Comienzan graves problemas para ésta. De pronto, el multimillonario –cuya fortuna es fruto, en gran parte, del enriquecimiento ilícito–, empieza a mover a gran escala los hilos de la política nacional. Su relación con Franco, se dice, no es fluida, pero suyo es el dinero que golpistas de la trama civil (Luca de Tena, Juan de la Cierva y Luis Bolín) utilizan en Londres para alquilar el Dragon Rapide, el avión con el que el general Franco se desplaza desde Canarias a Marruecos durante los primeros días del golpe.
Aunque las cifras de los historiadores discrepen de forma significativa y, por poner dos ejemplos, Mercedes Cabrera (5) afirma que March aporta cinco millones de libras esterlinas a los golpistas, mientras que Antony Beevor (6) eleva la cifra hasta quince millones, siempre debemos tener presente que las cifras manejadas por los contrabandistas difícilmente pueden ser cuantificadas por los historiadores, aunque la gran mayoría está de acuerdo en afirmar : una tercera parte del total de los mil ochocientos millones de pesetas en que está cuantificado el gasto militar de los nacionales durante la guerra civil es aportada directamente por el mallorquín March.
Ya en la postguerra, la gran democracia inglesa no duda en contactar de nuevo con Juan March para que transfiera a los generales franquistas el importe de los sobornos que Churchill les ofrece y que éstos aceptan. A cambio de influir en la voluntad del ya Generalísimo, y para evitar que España participe en la Segunda Guerra mundial a favor de las potencias del Eje, durante los años 1940 y 1941, en un montaje organizado por Juan March, trece millones de dólares acaban en sus bolsillos.
Sin embargo, en mitad de este proceso destinado a granjearse la respetabilidad de los círculos financieros británicos, reaparece el alma de contrabandista que su interior alimenta, y no duda en comerciar con el III Reich alemán al que suministra combustible para sus programas de guerra y de exterminio.
Como dice Leonardo Sciascia (7), así se verifica “una duplicidad entre el decir y en el hacer, y entre el decir y el decir, que se realiza en fracciones mínimas de tiempo y de espacio : entre, por ejemplo, aquello que se dice en este Parlamento y aquello que se dice antes de entrar o apenas se abandona”.

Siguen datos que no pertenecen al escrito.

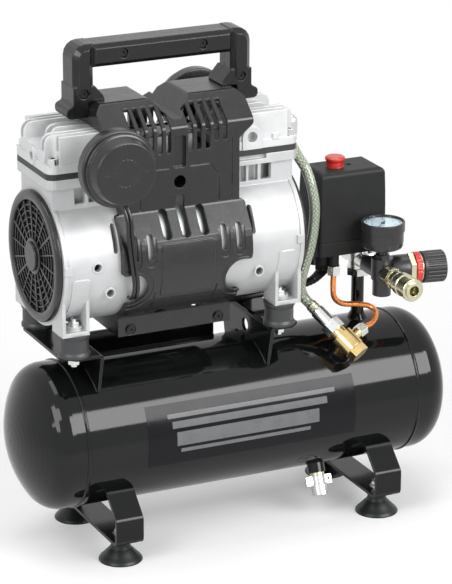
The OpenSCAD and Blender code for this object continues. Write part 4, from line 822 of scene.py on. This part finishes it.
def stage_material():
    """White that shows the part's shadow near it and turns to plain white further out."""
    material, g = new_material("studio_floor")
    split = g.add("SeparateXYZ", {"Vector": g.position()})
    x2 = g.math("POWER", split.outputs["X"], 2)
    y2 = g.math("POWER", split.outputs["Y"], 2)
    far = g.math("SQRT", g.math("ADD", x2, y2))
    fade = g.span(far, 0.45, 0.9)
    grain = g.noise(40, 2)
    lit = g.add("BsdfDiffuse", {"Color": g.mix(grain, (0.80, 0.80, 0.80), (0.82, 0.82, 0.82))})
    lift = g.add("Emission", {"Color": (1, 1, 1, 1), "Strength": 0.25})
    near = g.add("AddShader")
    g.put(near.inputs[0], lit.outputs[0])
    g.put(near.inputs[1], lift.outputs[0])
    white = g.add("Emission", {"Color": (1, 1, 1, 1), "Strength": 1.0})
    mixed = g.add("MixShader", {"Fac": fade})
    g.put(mixed.inputs[1], near.outputs[0])
    g.put(mixed.inputs[2], white.outputs[0])
    seen = seen_directly(g)
    shown = g.add("MixShader", {"Fac": seen})
    g.put(shown.inputs[1], lit.outputs[0])
    g.put(shown.inputs[2], mixed.outputs[0])
    out = g.add("OutputMaterial")
    g.put(out.inputs["Surface"], shown.outputs[0])
    return material


def add_floor():
    mesh = bpy.data.meshes.new("floor")
    quarters = ((-1, -1), (1, -1), (1, 1), (-1, 1))
    corners = [(sx * FLOOR_HALF, sy * FLOOR_HALF, 0) for sx, sy in quarters]
    mesh.from_pydata(corners, [], [(0, 1, 2, 3)])
    mesh.materials.append(stage_material())
    floor = bpy.data.objects.new("floor", mesh)
    bpy.context.scene.collection.objects.link(floor)


def add_lamp(name, where, look_at, size, power, shine_only=False):
    """A soft lamp. With shine_only it shows in glossy surfaces and lights nothing else."""
    data = bpy.data.lights.new(name, "AREA")
    data.shape = "RECTANGLE"
    data.size, data.size_y = size
    data.energy = power
    lamp = bpy.data.objects.new(name, data)
    lamp.visible_diffuse = not shine_only
    bpy.context.scene.collection.objects.link(lamp)
    lamp.location = where
    lamp.rotation_mode = "QUATERNION"
    lamp.rotation_quaternion = (Vector(where) - Vector(look_at)).to_track_quat("Z", "Y")


def add_world(level):
    world = bpy.data.worlds.new("studio")
    world.use_nodes = True
    world.node_tree.nodes.clear()
    g = Graph(world.node_tree)
    seen = seen_directly(g)
    strength = g.span(seen, 0, 1, level, 1.0)
    shade = g.add("Background", {"Color": (1, 1, 1, 1), "Strength": strength})
    out = g.add("OutputWorld")
    g.put(out.inputs["Surface"], shade.outputs[0])
    bpy.context.scene.world = world


def add_studio():
    add_floor()
    add_world(0.32)
    middle = (0, 0, 0.25)
    add_lamp("softbox_right", (0.95, -1.75, 1.35), (0, 0, 0.15), (1.7, 1.2), 35)
    add_lamp("shine_card", (0.93, -1.74, 1.32), (0, 0, 0.15), (1.9, 1.1), 30, shine_only=True)
    add_lamp("softbox_left", (-1.7, -0.9, 1.3), middle, (1.0, 1.3), 25)
    add_lamp("softbox_top", (0.0, 0.3, 2.2), middle, (1.6, 1.0), 15)
    bpy.context.scene.view_settings.view_transform = "Standard"


add_camera()
FINISH = make_finishes()
dress_nodes()
add_cords()
add_strain_relief()
add_hose_ferrules()
add_welds()
add_label()
add_gauge()
add_regulator()
add_fan_covers()
add_studio()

Hoy en día, la globalización ha convertido el planeta entero en el paraíso del contrabandista. Cualquier producto de cualquier lugar es susceptible de ser contrabandeado. En especial prolifera el tráfico de personas, de armas y de drogas, con la particularidad, estas últimas, de ser ilegales ya en su génesis. También las prácticas corsarias adquieren nueva carta de naturaleza, y resulta ilustrativo comprobar cómo los comercios pertenecientes a ciudadanos chinos, en España, gozan de ventajas fiscales que los propios comercios españoles no tienen, quizá para que nos hagamos a la idea de lo que nos aguarda el día de mañana, cuando la previsible futura primera potencia invada nuestros mercados y ya nosotros hayamos efectuado los recortes sociales precisos para que no advirtamos la pérdida de libertades que conlleva su llegada.
Mientras, en la isla de Mallorca, pervive como modelo económico la industria turística nacida en la década de los sesenta del siglo pasado. Industria que, se supone, porque todo en el contrabando es un suponer, se alzó en gran parte con fondos blanqueados procedentes del comercio ilegal.

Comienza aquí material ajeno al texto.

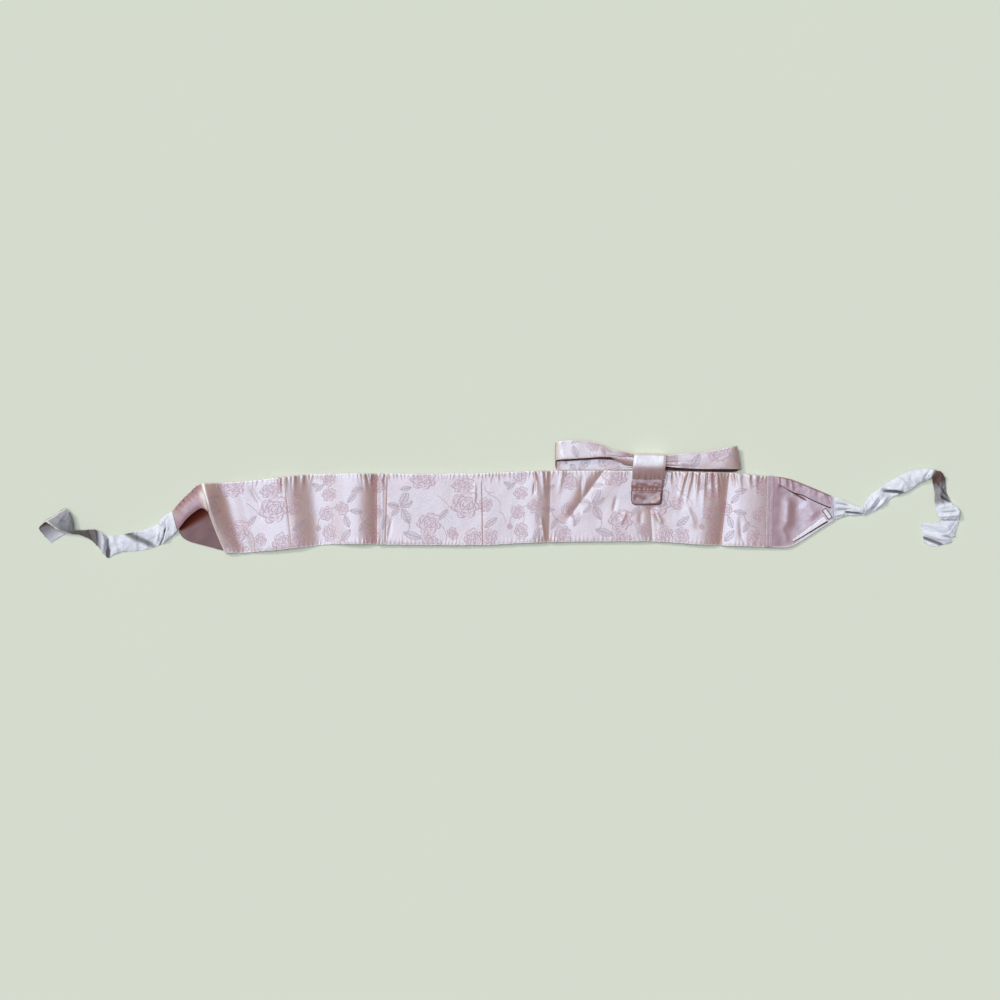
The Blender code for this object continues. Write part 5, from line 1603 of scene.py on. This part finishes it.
def make_all():
    groups = {"design": design_group(), "weave": weave_group(), "tape": tape_group()}
    woven_satin = rose_satin("rose satin", groups)
    satin = plain_satin("plain satin", groups, SATIN_PLAIN)
    # The turned end and the keeper's tab take darker copies of the satin: painted shade
    turned_satin_painted_shade = plain_satin("turned end of the satin", groups, SATIN_TURNED_PAINTED_SHADE, FOLD_PAINTED_SHADE, 0.40, 1.8)
    end_satin = plain_satin("satin of the right end", groups, SATIN_END, FOLD_PAINTED_SHADE, 0.35, 2.3, 0.7)
    tab_satin_painted_shade = plain_satin("satin of the keeper's tab", groups, SATIN_TAB_PAINTED_SHADE, FOLD_PAINTED_SHADE, 0.28, 1.75, 0.6)
    reverse = plain_satin("reverse of the satin", groups, SATIN_REVERSE, REVERSE_PAINTED_SHADOW, 0.6, 1.5, 0.2)
    tape = cotton_tape("white cotton tape", groups, TAPE_WHITE, TAPE_SHADE)
    tab_tape = cotton_tape("bare tab tape", groups, TAB_WHITE, TAPE_WHITE)
    pink_thread = thread("pink thread", STITCH_PINK)
    brown_thread = thread("brown thread", STITCH_BROWN)
    white_thread = thread("white thread", TAPE_WHITE)

    def sew(piece, node):
        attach(piece, "root")
        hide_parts(node)

    front = make_front(woven_satin)
    sew(front, "band_front")
    back = make_back(satin)
    sew(back, "band_back")
    roll = make_left_roll(turned_satin_painted_shade)
    sew(roll, "end_left_roll")
    flap = make_left_flap(reverse)
    sew(flap, "end_left_flap")
    strip = make_seam_strip(end_satin)
    sew(strip, "seam_strip_right")
    panel = make_end_panel(end_satin)
    sew(panel, "end_right_panel")
    top_pleat = make_top_pleat(end_satin)
    sew(top_pleat, "end_right_top_pleat")
    bottom_pleat = make_bottom_pleat(satin)
    sew(bottom_pleat, "end_right_bottom_pleat")
    tab = make_tab(tab_tape)
    sew(tab, "size_tab")
    tie_left = make_tie("left_tie_cloth", TIE_LEFT, TIE_LEFT_CREASES, TIE_LEFT_REVERSE_AND_PAINTED_SHADE, (14.5, 18.8), False, 2.3, tape)
    sew(tie_left, "tie_left")
    tie_right = make_tie("right_tie_cloth", TIE_RIGHT, TIE_RIGHT_CREASES, TIE_RIGHT_REVERSE_AND_PAINTED_SHADE, None, True, 6.7, tape)
    sew(tie_right, "tie_right")
    left_loop = make_loop("bow_left_cloth", BOW_LEFT, False, 1.1, CUT_LEFT_LOOP, LEFT_OPENING, 0.7, woven_satin)
    sew(left_loop, "bow_left_loop")
    right_loop = make_loop("bow_right_cloth", BOW_RIGHT, True, 4.4, CUT_RIGHT_LOOP, RIGHT_OPENING, 0.0, woven_satin)
    sew(right_loop, "bow_right_loop")
    tuck = make_tuck(woven_satin)
    sew(tuck, "bow_left_tuck")
    keeper = make_keeper(satin)
    sew(keeper, "keeper_loop")
    keeper_tab = make_keeper_tab(tab_satin_painted_shade)
    sew(keeper_tab, "keeper_tab")

    stitches = stitch_tree()
    frays = fray_tree()
    strip_thread = along_path(
        "strip_stitches", [strip_row(0.14), strip_row(0.6)], stitches,
        {"Pitch": 2.5 * MM, "Length": 1.5 * MM, "Thickness": 1.0 * MM, "Thread": pink_thread},
    )
    tab_thread = along_path(
        "keeper_stitches", [tab_stitches(12.4, 0.0)], stitches,
        {"Pitch": 2.4 * MM, "Length": 1.7 * MM, "Thickness": 0.3 * MM, "Thread": brown_thread},
    )
    left_end = ruled(TIE_LEFT, 1, 22)[-1] + np.array((0.0, 0.0, 0.4))
    right_end = ruled(TIE_RIGHT, 1, 22)[-1] + np.array((0.0, 0.0, 0.4))
    fray = along_path(
        "tape_fray", [left_end, right_end], frays,
        {"Pitch": 0.8 * MM, "Length": 2.4 * MM, "Thickness": 0.08 * MM, "Seed": 4, "Thread": white_thread},
    )
    for piece, slot in ((strip_thread, "plain_satin"), (tab_thread, "plain_satin"), (fray, "tape_cotton")):
        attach(piece, "root")


# Floor, light and camera

VIEW_DISTANCE = 6.0
VIEW_WIDTH = 1.25
VIEW_CENTRE = (0.00125, -0.00125)


def make_floor():
    made, tree, shader = new_material("pale floor", 0.9)
    place = tree.nodes.new("ShaderNodeTexCoord").outputs["Object"]
    tone, _ = cloudy(tree, place, 3.0, 2.0)
    feed(tree, shader.inputs["Base Color"], blend(tree, tone, FLOOR_SAGE, tuple(0.985 * c for c in FLOOR_SAGE[:3]) + (1.0,)))
    shader.inputs["Specular IOR Level"].default_value = 0.1
    mesh = bpy.data.meshes.new("floor")
    half = 6.0
    mesh.from_pydata(
        [(-half, -half, -0.0002), (half, -half, -0.0002), (half, half, -0.0002), (-half, half, -0.0002)],
        [], [(0, 1, 2, 3)],
    )
    mesh.materials.append(made)
    floor = bpy.data.objects.new("floor", mesh)
    bpy.context.scene.collection.objects.link(floor)


def sun(name, towards, strength, spread, colour):
    """A broad even light that comes from a direction."""
    data = bpy.data.lights.new(name, "SUN")
    data.energy = strength
    data.angle = math.radians(spread)
    data.color = colour
    made = bpy.data.objects.new(name, data)
    made.rotation_euler = Vector(towards).to_track_quat("Z", "Y").to_euler()
    bpy.context.scene.collection.objects.link(made)


def make_light():
    sun("overhead panel", (-0.20, 0.12, 1.0), 1.9, 36.0, (0.80, 0.87, 1.0))
    sun("window light", (-0.80, 0.62, 0.85), 1.3, 12.0, (1.0, 0.95, 0.89))
    world = bpy.data.worlds.new("studio")
    world.use_nodes = True
    background = world.node_tree.nodes["Background"]
    background.inputs["Color"].default_value = (1.0, 0.95, 0.93, 1.0)
    background.inputs["Strength"].default_value = 0.16
    bpy.context.scene.world = world


def make_camera():
    data = bpy.data.cameras.new("camera")
    data.sensor_width = 36.0
    data.lens = 36.0 * VIEW_DISTANCE / VIEW_WIDTH
    data.clip_end = 50.0
    made = bpy.data.objects.new("camera", data)
    made.location = (*VIEW_CENTRE, VIEW_DISTANCE)
    bpy.context.scene.collection.objects.link(made)
    bpy.context.scene.camera = made


make_all()
make_floor()
make_light()
make_camera()
bpy.context.scene.view_settings.view_transform = "Standard"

P.S. Hace más de dos mil cuatrocientos años, en Atenas, Clístenes reformó en sentido democrático la Constitución de Solón, y creó la figura del ostracismo. Para que se ejecutara contra un ciudadano este destierro temporal, que duraba diez años, la Asamblea preguntaba al pueblo si existía en la República alguien a quien imponer esta pena. Cuando 6.000 votantes, mediante sufragio secreto, se pronunciaban en sentido afirmativo, el incurso debía abandonar el territorio del Ática. El ostracismo era el arma de la democracia para defenderse de sus enemigos. Hallarse en ostracismo era someterse a un procedimiento que permitiera reintegrar al Estado-ciudad a quien por sus odios o ambiciones se había hecho peligroso para la tranquilidad pública.
(1) Son Servera (Mallorca).
(2) Típica embarcación mallorquina de cabotaje.

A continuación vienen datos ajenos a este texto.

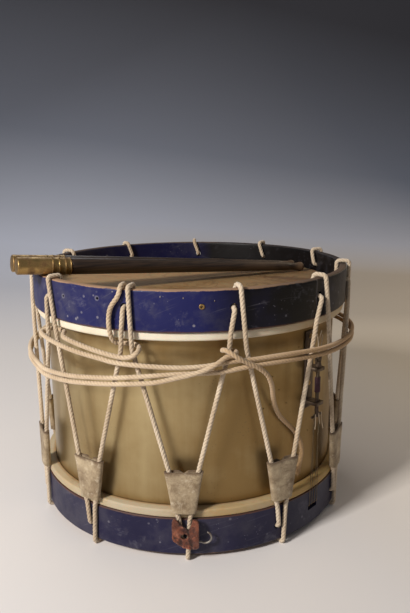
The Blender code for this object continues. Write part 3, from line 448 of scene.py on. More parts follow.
@dataclass(frozen=True)
class SatinBrass:
    """The shell's rolled brass: satin, with tarnish in clouds and in runs, and painted shade towards its
    right side.
    """

    bright: Colour = (0.49, 0.385, 0.205)
    dull: Colour = (0.285, 0.185, 0.072)
    stain: Colour = (0.12, 0.075, 0.035)

    def make(self) -> Material:
        """Makes the finish.

        Returns:
            The material.
        """
        recipe = Recipe("satin_brass")
        clouds = recipe.noise(6.5, detail=5.0, roughness=0.6)
        runs = recipe.noise(1.0, recipe.stretched((46.0, 46.0, 2.4)), detail=4.0)
        rolling = recipe.noise(1.0, recipe.stretched((4.0, 4.0, 1100.0)), detail=2.0)
        height = recipe.axis("Z")
        top = height.over(SIZES.upper_edge - 0.035, SIZES.upper_edge - 0.009)
        foot = height.over(SIZES.lower_edge + 0.040, SIZES.lower_edge + 0.010)
        # Painted shade: the brass is drawn duller towards the right, where the light falls off; it is mixed
        # in with the tarnish.
        shade = recipe.axis("X").over(-0.08, 0.17) * 0.20
        tarnish_and_shade = (clouds * 0.72 + runs * 0.28 + top * 0.13 + foot * 0.09 + shade).over(0.40, 0.68)
        specks = recipe.cells(210.0).over(0.16, 0.10) * recipe.noise(14.0).over(0.52, 0.66)
        colour = recipe.mix(tarnish_and_shade, self.bright, self.dull)
        colour = recipe.mix(specks * 0.6, colour, self.stain)
        roughness = 0.28 + tarnish_and_shade * 0.13 + rolling * 0.05 + specks * 0.2
        metallic = 0.96 - specks * 0.5 - tarnish_and_shade * 0.10
        relief = rolling * 0.35 + runs * 0.25 + clouds * 0.4
        return recipe.dress(colour, roughness, metallic, relief, 0.00012)


@dataclass(frozen=True)
class PaintedWood:
    """A hoop's old blue paint over bent wood, worn through at its rim, with painted shade towards the right
    and inside the hoop and a painted sheen towards the left.
    """

    name: str
    rim: float
    rim_way: int
    face: float
    dust: float = 0.0
    right_shade: float = 1.0
    deep: Colour = (0.0055, 0.0065, 0.062)
    faded: Colour = (0.013, 0.015, 0.080)
    haze: Colour = (0.078, 0.075, 0.100)
    marks: tuple[Point, ...] = ()
    seam: float = SIZES.upper_seam
    painted_shade_tone: Colour = (0.0032, 0.0024, 0.0026)
    undercoat: Colour = (0.20, 0.19, 0.22)
    primer: Colour = (0.10, 0.045, 0.025)
    wood: Colour = (0.42, 0.26, 0.16)
    dark_grain: Colour = (0.24, 0.14, 0.08)
    rim_dark_and_shade: Colour = (0.028, 0.020, 0.018)

    def make(self) -> Material:
        """Makes the finish.

        Returns:
            The material.
        """
        recipe = Recipe(self.name)
        grain = recipe.noise(1.0, recipe.stretched((7.0, 7.0, 330.0)), detail=3.0)
        clouds = recipe.noise(11.0, detail=5.0, roughness=0.62)
        rubbed = recipe.noise(34.0, detail=6.0, roughness=0.72, distortion=0.6)
        fine = recipe.noise(160.0, detail=4.0, roughness=0.7)
        chips = recipe.cells(95.0).over(0.17, 0.12) * recipe.noise(21.0).over(0.52, 0.60)
        specks = recipe.cells(230.0).over(0.13, 0.08) * recipe.noise(27.0).over(0.54, 0.60)
        scratches = recipe.noise(1.0, recipe.stretched((20.0, 20.0, 520.0), turn=(0.5, 0.3, 0.0)), detail=2.0)
        east, north = recipe.axis("X"), recipe.axis("Y")
        from_rim = (recipe.axis("Z") * (-float(self.rim_way)) + float(self.rim_way) * self.rim
                    + (rubbed - 0.5) * 0.0038)
        bare = from_rim.over(0.0011, 0.0005)
        # The bare rim is drawn dark towards the right and back: partly unworn old paint, partly painted
        # shade.
        unworn_and_shade = east.over(0.03, 0.13) * 0.75 + north.over(-0.06, 0.06) * 0.85
        far_edge = from_rim.over(SIZES.hoop_height - 0.0018, SIZES.hoop_height - 0.0008)
        colour = recipe.mix(clouds.over(0.36, 0.66), self.deep, self.faded)
        # Dust in patches, and towards the left a painted sheen where the light falls.
        dust_and_sheen = recipe.noise(19.0, detail=6.0, roughness=0.72) + east.over(-0.02, -0.17) * 0.07 + self.dust
        colour = recipe.mix(dust_and_sheen.over(0.53, 0.80) * 0.70, colour, self.haze)
        # Painted shade: the paint goes near black towards the right, where the light falls off, and inside
        # the hoop.
        dark = east.over(0.010, 0.060) * (recipe.noise(17.0, detail=4.0) + 0.45) * self.right_shade
        inside = recipe.span().over(self.face - 0.0060, self.face - 0.0085)
        dark = dark + inside * 0.55
        colour = recipe.mix(dark, colour, self.painted_shade_tone)
        worn = (rubbed.over(0.57, 0.74) * 0.45 + scratches.over(0.64, 0.74) * 0.16) * (1.0 - inside * 0.7)
        colour = recipe.mix(worn, colour, self.undercoat)
        lap = math.radians(self.seam)
        across = east * math.cos(lap) + north * math.sin(lap)
        near = (east * math.sin(lap) - north * math.cos(lap)).over(0.10, 0.12)
        edge = (across - 0.0009).over(0.0014, 0.0004) * across.over(0.0001, 0.0004) * near
        colour = recipe.mix(edge * (0.35 + clouds * 0.5) * (1.0 - inside), colour, self.undercoat)
        for angle, height in self.marks:
            away = recipe.distance(polar(angle, self.face, height))
            ring = (away + (rubbed - 0.5) * 0.0030).over(0.0032, 0.0021)
            colour = recipe.mix(ring * 0.5, colour, self.undercoat)
        colour = recipe.mix(chips * 0.8 + specks * 0.7, colour, self.undercoat)
        timber = recipe.mix(unworn_and_shade, recipe.mix(grain, self.wood, self.dark_grain), self.rim_dark_and_shade)
        colour = recipe.mix(far_edge * 0.75, colour, self.primer)
        colour = recipe.mix(bare, colour, timber)
        roughness = 0.30 + worn * 0.4 + bare * 0.35 + fine * 0.16 + chips * 0.2 + dust_and_sheen * 0.08
        relief = grain * 0.45 + fine * 0.25 + (1.0 - bare) * 0.3 - chips * 0.3
        return recipe.dress(colour, roughness, 0.0, relief, 0.00018, Specular_IOR_Level=0.23)


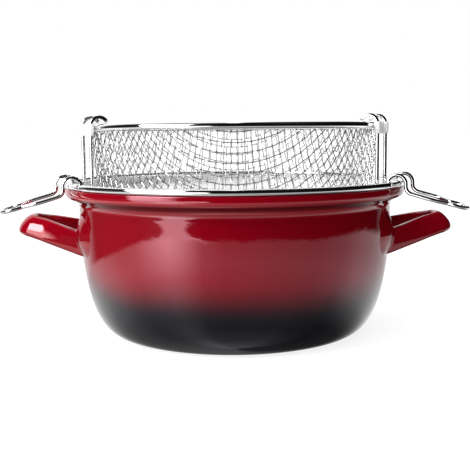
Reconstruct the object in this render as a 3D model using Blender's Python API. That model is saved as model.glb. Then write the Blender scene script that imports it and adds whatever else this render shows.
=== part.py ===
"""Deep fry pot with a wire basket, standing raised on its two wire hangers.

Metres, +Z up. The origin is the centre of the pot's flat base and the front is -Y.
Every piece is its own object, and its material is made beside it.
"""

import math

import bmesh
import bpy
import numpy as np
from mathutils import Matrix, Vector

MM = 0.001

# Fits shared by all pieces
SEAT_GAP = 0.3 * MM
SLIDE_GAP = 0.35 * MM
CUT_OVERRUN = 2.0 * MM
ROUND_STEPS = 48

# Enamelled pot: its free edge and its height set the rest
POT_EDGE_RADIUS = 137.9 * MM
POT_RIM_HEIGHT = 123.3 * MM
POT_WALL = 1.6 * MM
COLLAR_STEP = 1.8 * MM
COLLAR_DEPTH = 10.5 * MM
COLLAR_TOP_FILLET = 1.8 * MM
COLLAR_TOP_TURN = math.radians(75.0)
NECK_INSET = 9.3 * MM
NECK_FLARE = 0.8 * MM
SHOULDER_STEP = 1.6 * MM
SHOULDER_RISE = 3.6 * MM
COLLAR_RISE = 4.4 * MM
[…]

(3) Nombre que recibe en Sicilia, en ambientes mafiosos, el pacto de silencio.
(4) Lo afirma March frente a un juez francés.
(5) Mercedes Cabrera, Juan March (1880-1962), Marcial Pons Historia, Madrid, 2011.
(6) Antony Beevor, La guerra civil española, Ed. Crítica, Barcelona, 2005.
(7) Andrea Camilleri, Un onorevole siciliano, Ed. Bompiani, Milán, 2009.